▸ **Job**: Copy out the complete listing, word for word.

▸ **Supplied material**:
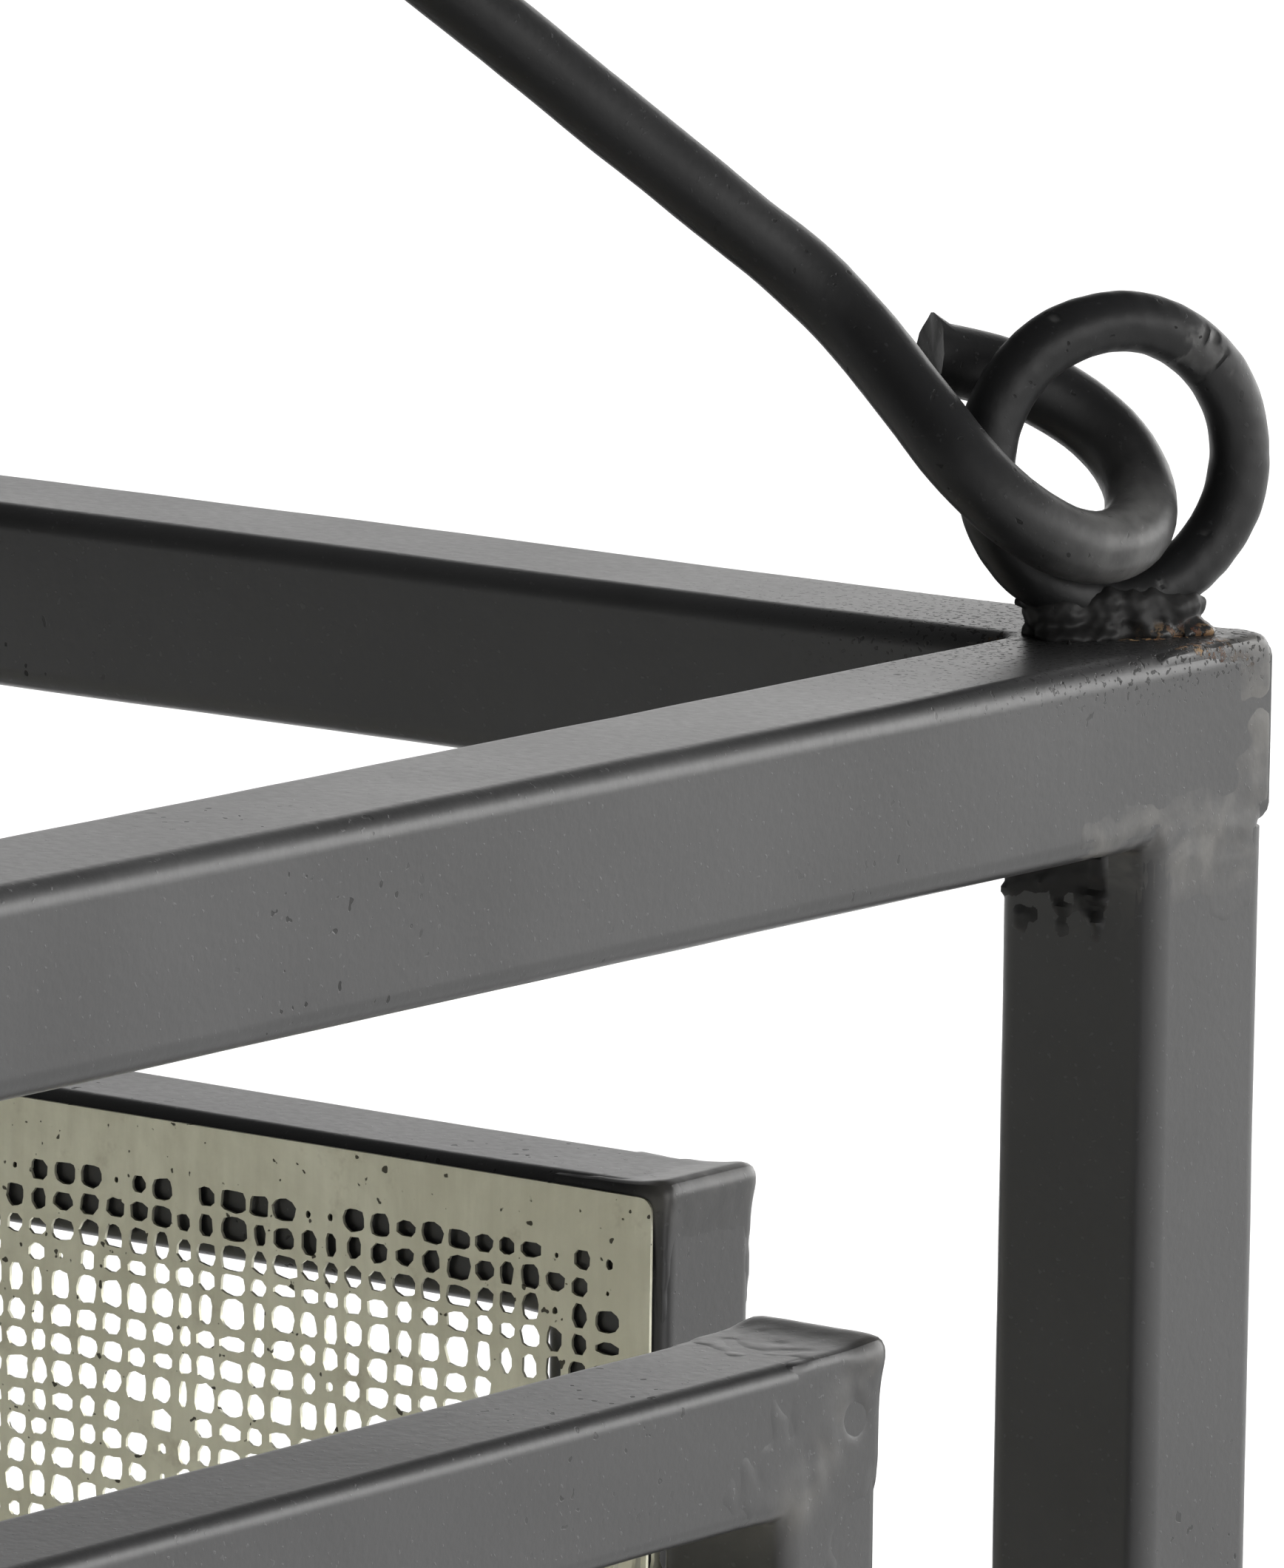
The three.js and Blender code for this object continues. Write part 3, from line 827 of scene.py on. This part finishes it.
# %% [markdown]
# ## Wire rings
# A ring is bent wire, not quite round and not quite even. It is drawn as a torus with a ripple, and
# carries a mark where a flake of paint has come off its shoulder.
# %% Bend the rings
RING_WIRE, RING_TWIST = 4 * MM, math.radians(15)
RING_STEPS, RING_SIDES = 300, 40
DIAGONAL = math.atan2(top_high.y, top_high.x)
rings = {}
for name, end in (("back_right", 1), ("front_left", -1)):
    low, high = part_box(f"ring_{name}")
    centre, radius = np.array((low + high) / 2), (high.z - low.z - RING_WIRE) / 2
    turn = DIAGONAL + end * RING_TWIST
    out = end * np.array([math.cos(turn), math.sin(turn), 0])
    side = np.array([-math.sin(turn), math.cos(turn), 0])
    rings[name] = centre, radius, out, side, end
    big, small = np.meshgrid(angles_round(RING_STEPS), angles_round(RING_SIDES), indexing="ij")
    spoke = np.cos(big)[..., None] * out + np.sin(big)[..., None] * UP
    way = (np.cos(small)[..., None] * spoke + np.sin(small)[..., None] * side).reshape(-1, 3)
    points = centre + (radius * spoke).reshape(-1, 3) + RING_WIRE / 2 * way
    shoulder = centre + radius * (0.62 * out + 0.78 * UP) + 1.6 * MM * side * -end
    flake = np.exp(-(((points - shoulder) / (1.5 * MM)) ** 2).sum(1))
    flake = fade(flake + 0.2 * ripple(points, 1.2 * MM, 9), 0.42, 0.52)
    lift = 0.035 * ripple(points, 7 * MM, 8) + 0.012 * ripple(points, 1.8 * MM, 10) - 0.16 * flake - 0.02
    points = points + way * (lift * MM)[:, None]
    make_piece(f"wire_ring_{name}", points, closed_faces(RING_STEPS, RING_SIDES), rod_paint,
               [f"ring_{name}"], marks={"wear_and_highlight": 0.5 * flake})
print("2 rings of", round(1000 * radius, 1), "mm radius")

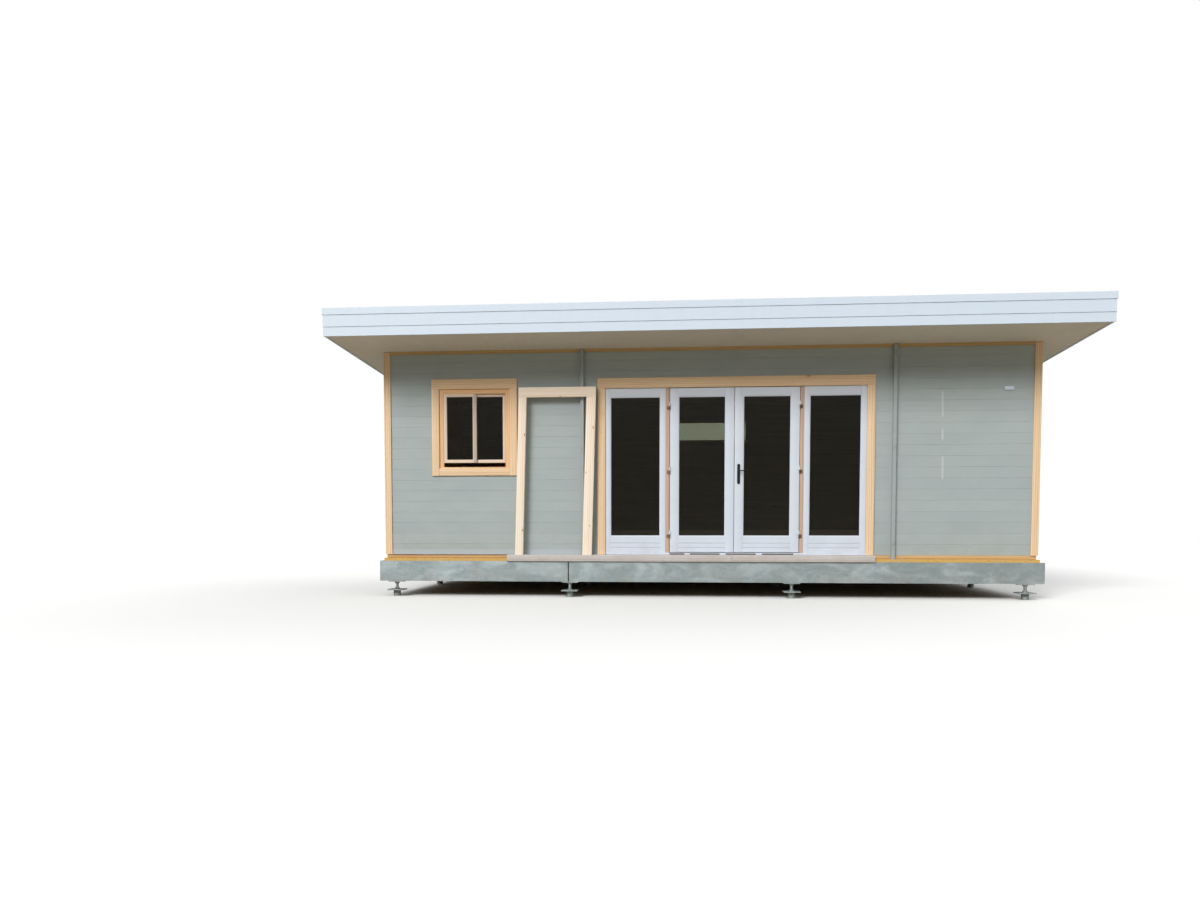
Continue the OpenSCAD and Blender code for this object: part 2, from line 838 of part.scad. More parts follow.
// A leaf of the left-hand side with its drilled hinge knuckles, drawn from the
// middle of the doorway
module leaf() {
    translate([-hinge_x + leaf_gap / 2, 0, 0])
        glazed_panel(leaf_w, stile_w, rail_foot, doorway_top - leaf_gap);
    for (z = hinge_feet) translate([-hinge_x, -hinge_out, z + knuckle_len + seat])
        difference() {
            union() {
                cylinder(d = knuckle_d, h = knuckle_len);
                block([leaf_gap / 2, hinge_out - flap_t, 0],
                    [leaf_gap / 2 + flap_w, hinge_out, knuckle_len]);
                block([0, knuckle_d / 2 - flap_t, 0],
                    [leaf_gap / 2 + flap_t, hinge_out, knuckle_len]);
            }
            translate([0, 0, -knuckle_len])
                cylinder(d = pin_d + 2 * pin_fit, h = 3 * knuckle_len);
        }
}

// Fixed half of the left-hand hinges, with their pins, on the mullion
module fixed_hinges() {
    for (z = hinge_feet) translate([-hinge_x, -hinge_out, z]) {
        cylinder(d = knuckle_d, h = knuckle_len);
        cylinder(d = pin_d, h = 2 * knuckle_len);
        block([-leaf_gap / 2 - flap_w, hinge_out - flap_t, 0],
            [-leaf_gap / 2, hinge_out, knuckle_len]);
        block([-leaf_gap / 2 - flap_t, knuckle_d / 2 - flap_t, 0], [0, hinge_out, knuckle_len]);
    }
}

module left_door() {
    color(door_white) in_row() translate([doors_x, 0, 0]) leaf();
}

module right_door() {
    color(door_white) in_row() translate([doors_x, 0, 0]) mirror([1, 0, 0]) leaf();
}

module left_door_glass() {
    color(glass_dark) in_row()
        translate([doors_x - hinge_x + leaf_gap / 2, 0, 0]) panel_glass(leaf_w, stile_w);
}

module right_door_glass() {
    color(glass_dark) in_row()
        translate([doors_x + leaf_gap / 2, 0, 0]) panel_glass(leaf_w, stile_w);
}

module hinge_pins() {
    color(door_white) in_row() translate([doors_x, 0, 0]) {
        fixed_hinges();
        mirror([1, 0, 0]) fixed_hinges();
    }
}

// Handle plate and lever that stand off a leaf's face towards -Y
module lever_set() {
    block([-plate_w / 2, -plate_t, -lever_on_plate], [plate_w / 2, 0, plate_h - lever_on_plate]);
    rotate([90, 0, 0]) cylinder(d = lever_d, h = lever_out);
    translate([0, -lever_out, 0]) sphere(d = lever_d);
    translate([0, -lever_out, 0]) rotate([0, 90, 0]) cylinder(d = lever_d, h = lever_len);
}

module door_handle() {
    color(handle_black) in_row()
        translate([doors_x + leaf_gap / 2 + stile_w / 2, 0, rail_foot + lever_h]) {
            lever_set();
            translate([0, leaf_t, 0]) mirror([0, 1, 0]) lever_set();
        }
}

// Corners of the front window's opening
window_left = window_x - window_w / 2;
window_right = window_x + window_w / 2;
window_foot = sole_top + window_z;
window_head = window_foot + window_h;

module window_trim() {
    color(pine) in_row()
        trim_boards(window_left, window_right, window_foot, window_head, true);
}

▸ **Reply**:
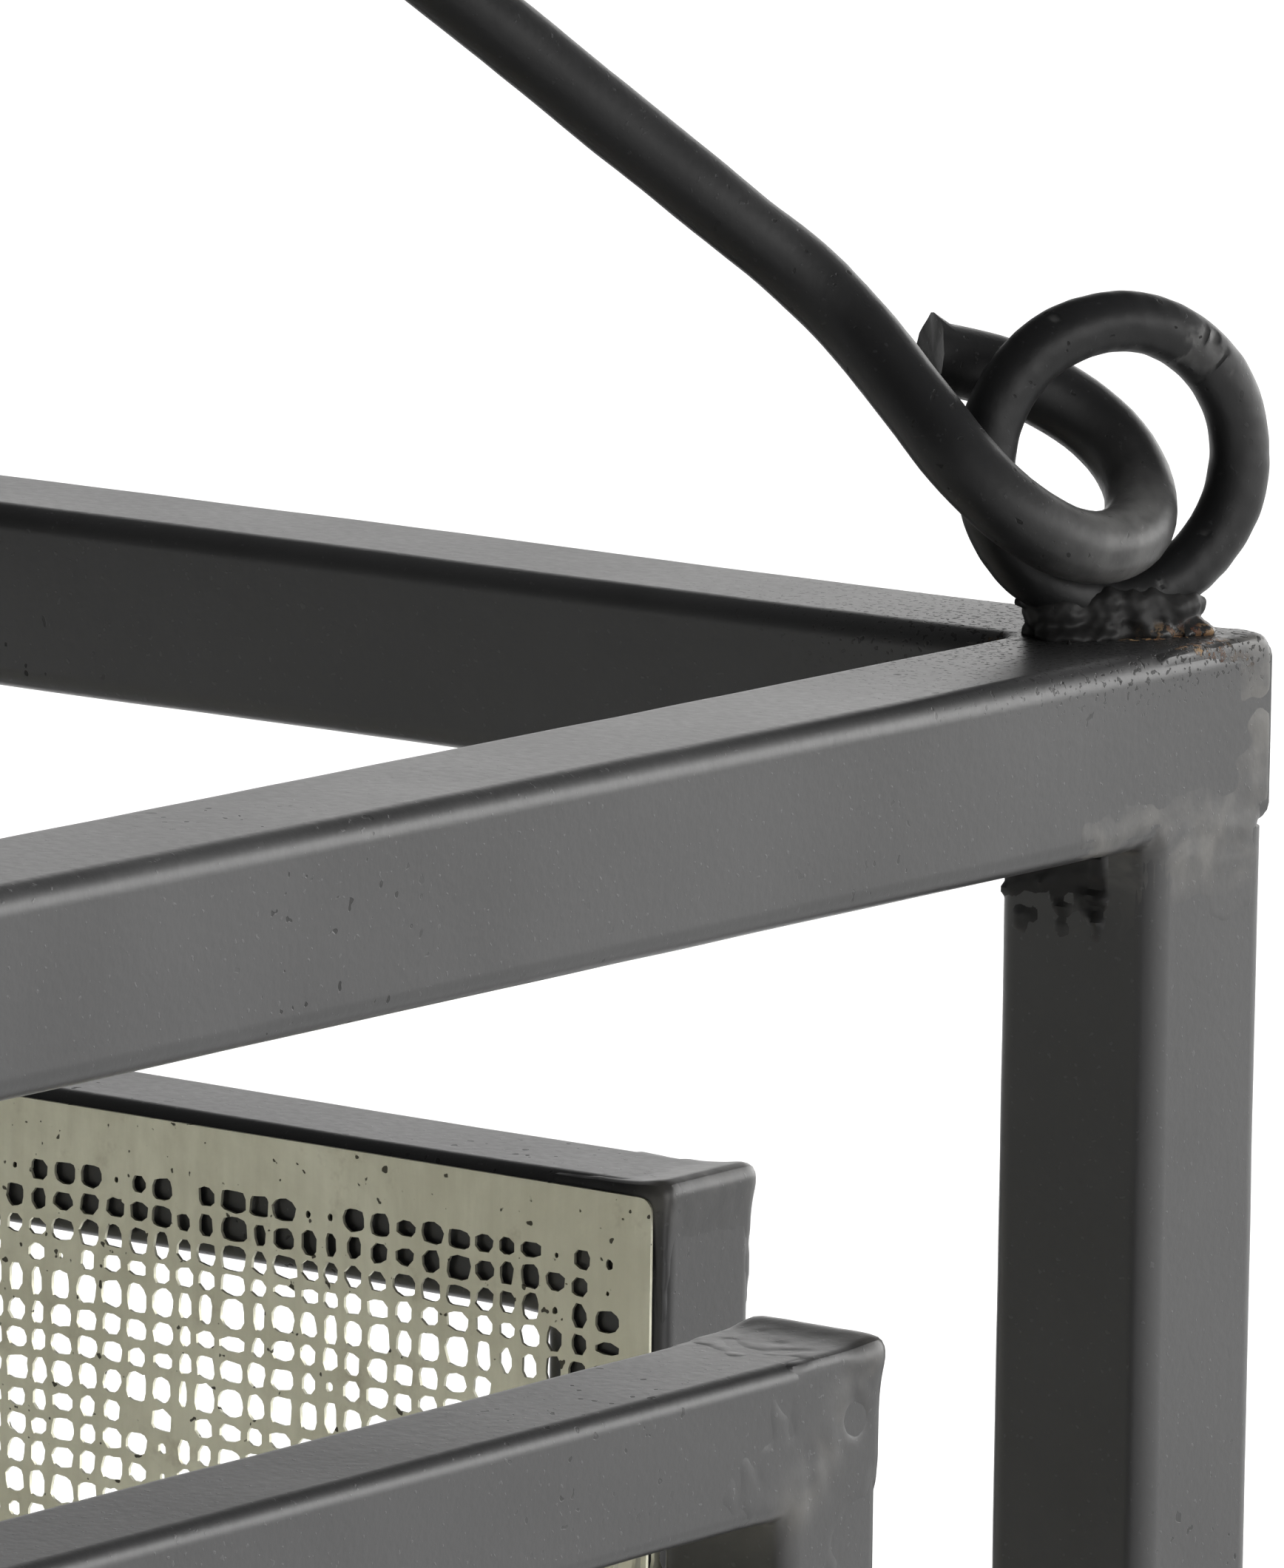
The three.js and Blender code for this object continues. Write part 3, from line 827 of scene.py on. This part finishes it.
# %% [markdown]
# ## Wire rings
# A ring is bent wire, not quite round and not quite even. It is drawn as a torus with a ripple, and
# carries a mark where a flake of paint has come off its shoulder.
# %% Bend the rings
RING_WIRE, RING_TWIST = 4 * MM, math.radians(15)
RING_STEPS, RING_SIDES = 300, 40
DIAGONAL = math.atan2(top_high.y, top_high.x)
rings = {}
for name, end in (("back_right", 1), ("front_left", -1)):
    low, high = part_box(f"ring_{name}")
    centre, radius = np.array((low + high) / 2), (high.z - low.z - RING_WIRE) / 2
    turn = DIAGONAL + end * RING_TWIST
    out = end * np.array([math.cos(turn), math.sin(turn), 0])
    side = np.array([-math.sin(turn), math.cos(turn), 0])
    rings[name] = centre, radius, out, side, end
    big, small = np.meshgrid(angles_round(RING_STEPS), angles_round(RING_SIDES), indexing="ij")
    spoke = np.cos(big)[..., None] * out + np.sin(big)[..., None] * UP
    way = (np.cos(small)[..., None] * spoke + np.sin(small)[..., None] * side).reshape(-1, 3)
    points = centre + (radius * spoke).reshape(-1, 3) + RING_WIRE / 2 * way
    shoulder = centre + radius * (0.62 * out + 0.78 * UP) + 1.6 * MM * side * -end
    flake = np.exp(-(((points - shoulder) / (1.5 * MM)) ** 2).sum(1))
    flake = fade(flake + 0.2 * ripple(points, 1.2 * MM, 9), 0.42, 0.52)
    lift = 0.035 * ripple(points, 7 * MM, 8) + 0.012 * ripple(points, 1.8 * MM, 10) - 0.16 * flake - 0.02
    points = points + way * (lift * MM)[:, None]
    make_piece(f"wire_ring_{name}", points, closed_faces(RING_STEPS, RING_SIDES), rod_paint,
               [f"ring_{name}"], marks={"wear_and_highlight": 0.5 * flake})
print("2 rings of", round(1000 * radius, 1), "mm radius")

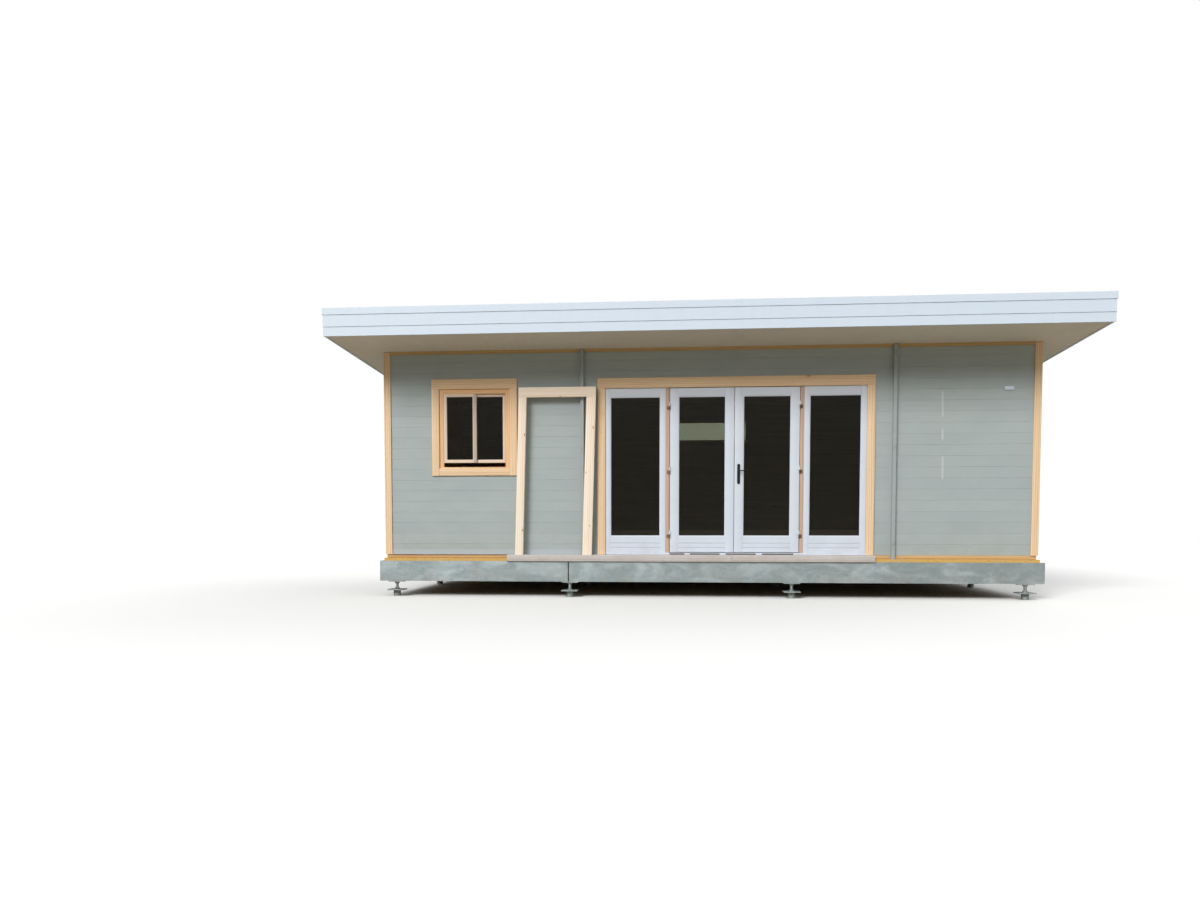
Continue the OpenSCAD and Blender code for this object: part 2, from line 838 of part.scad. More parts follow.
// A leaf of the left-hand side with its drilled hinge knuckles, drawn from the
// middle of the doorway
module leaf() {
    translate([-hinge_x + leaf_gap / 2, 0, 0])
        glazed_panel(leaf_w, stile_w, rail_foot, doorway_top - leaf_gap);
    for (z = hinge_feet) translate([-hinge_x, -hinge_out, z + knuckle_len + seat])
        difference() {
            union() {
                cylinder(d = knuckle_d, h = knuckle_len);
                block([leaf_gap / 2, hinge_out - flap_t, 0],
                    [leaf_gap / 2 + flap_w, hinge_out, knuckle_len]);
                block([0, knuckle_d / 2 - flap_t, 0],
                    [leaf_gap / 2 + flap_t, hinge_out, knuckle_len]);
            }
            translate([0, 0, -knuckle_len])
                cylinder(d = pin_d + 2 * pin_fit, h = 3 * knuckle_len);
        }
}

// Fixed half of the left-hand hinges, with their pins, on the mullion
module fixed_hinges() {
    for (z = hinge_feet) translate([-hinge_x, -hinge_out, z]) {
        cylinder(d = knuckle_d, h = knuckle_len);
        cylinder(d = pin_d, h = 2 * knuckle_len);
        block([-leaf_gap / 2 - flap_w, hinge_out - flap_t, 0],
            [-leaf_gap / 2, hinge_out, knuckle_len]);
        block([-leaf_gap / 2 - flap_t, knuckle_d / 2 - flap_t, 0], [0, hinge_out, knuckle_len]);
    }
}

module left_door() {
    color(door_white) in_row() translate([doors_x, 0, 0]) leaf();
}

module right_door() {
    color(door_white) in_row() translate([doors_x, 0, 0]) mirror([1, 0, 0]) leaf();
}

module left_door_glass() {
    color(glass_dark) in_row()
        translate([doors_x - hinge_x + leaf_gap / 2, 0, 0]) panel_glass(leaf_w, stile_w);
}

module right_door_glass() {
    color(glass_dark) in_row()
        translate([doors_x + leaf_gap / 2, 0, 0]) panel_glass(leaf_w, stile_w);
}

module hinge_pins() {
    color(door_white) in_row() translate([doors_x, 0, 0]) {
        fixed_hinges();
        mirror([1, 0, 0]) fixed_hinges();
    }
}

// Handle plate and lever that stand off a leaf's face towards -Y
module lever_set() {
    block([-plate_w / 2, -plate_t, -lever_on_plate], [plate_w / 2, 0, plate_h - lever_on_plate]);
    rotate([90, 0, 0]) cylinder(d = lever_d, h = lever_out);
    translate([0, -lever_out, 0]) sphere(d = lever_d);
    translate([0, -lever_out, 0]) rotate([0, 90, 0]) cylinder(d = lever_d, h = lever_len);
}

module door_handle() {
    color(handle_black) in_row()
        translate([doors_x + leaf_gap / 2 + stile_w / 2, 0, rail_foot + lever_h]) {
            lever_set();
            translate([0, leaf_t, 0]) mirror([0, 1, 0]) lever_set();
        }
}

// Corners of the front window's opening
window_left = window_x - window_w / 2;
window_right = window_x + window_w / 2;
window_foot = sole_top + window_z;
window_head = window_foot + window_h;

module window_trim() {
    color(pine) in_row()
        trim_boards(window_left, window_right, window_foot, window_head, true);
}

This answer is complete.